In other words, HFTs are the kind of people who are willing to lend you an umbrella only when it isn't raining. A similar argument emerges from a paper from Yesha Yadav of Vanderbilt University who argues that

Algorithmic traders have powerful advantages over more fundamental traders, most notably, in their ability to decode how an informed trader is likely to transact – and to then get to this trade before anyone else. Algorithmic traders can use speed and technology to consistently “front-run” the fundamental trader. By free-riding on the intelligence of others, algorithmic traders save themselves time and money – and take home the winnings at the same time. Faced with diminishing gains, informed traders are left with little incentive to invest in research and analysis. Where informed actors see their gains systematically reduced or wiped out by swifter algorithmic traders, investing in deeper information and analysis makes little business sense. With markets growing ever more short-term in focus, traders are likely to see their gains coming from more short-term trading than in longer term investments. If long-term trading promises a poor trade-off, actors of all stripes might look to invest their limited capital in less research intensive markets.

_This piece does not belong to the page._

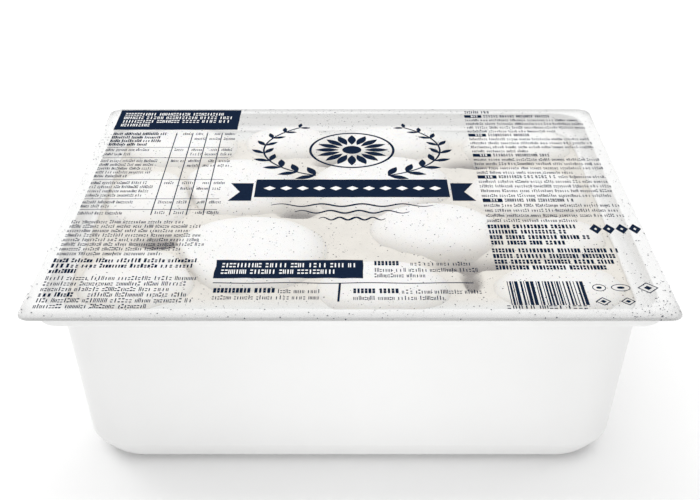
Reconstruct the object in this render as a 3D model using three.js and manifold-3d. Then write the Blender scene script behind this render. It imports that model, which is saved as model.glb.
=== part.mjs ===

This is the key point. A focus on short-term liquidity is not just irrelevant to the provision of long-term capital, it may impede the provision of such capital. To return to Stiglitz he points out that

Those making real decisions, e.g. about how much to invest in a steel mill, are clearly unlikely to be affected by these variations in prices within a nanosecond. In that sense, they are fundamentally irrelevant for real resource allocations. That is why we have argued that the real focus of HFT is the negative-sum game of trading with a fixed set of assets.

Indeed, this could serve as the epitaph for the direction of economic development over the last 30 years; an obsession with the financial markets at the expense of the real economy they are supposed to serve.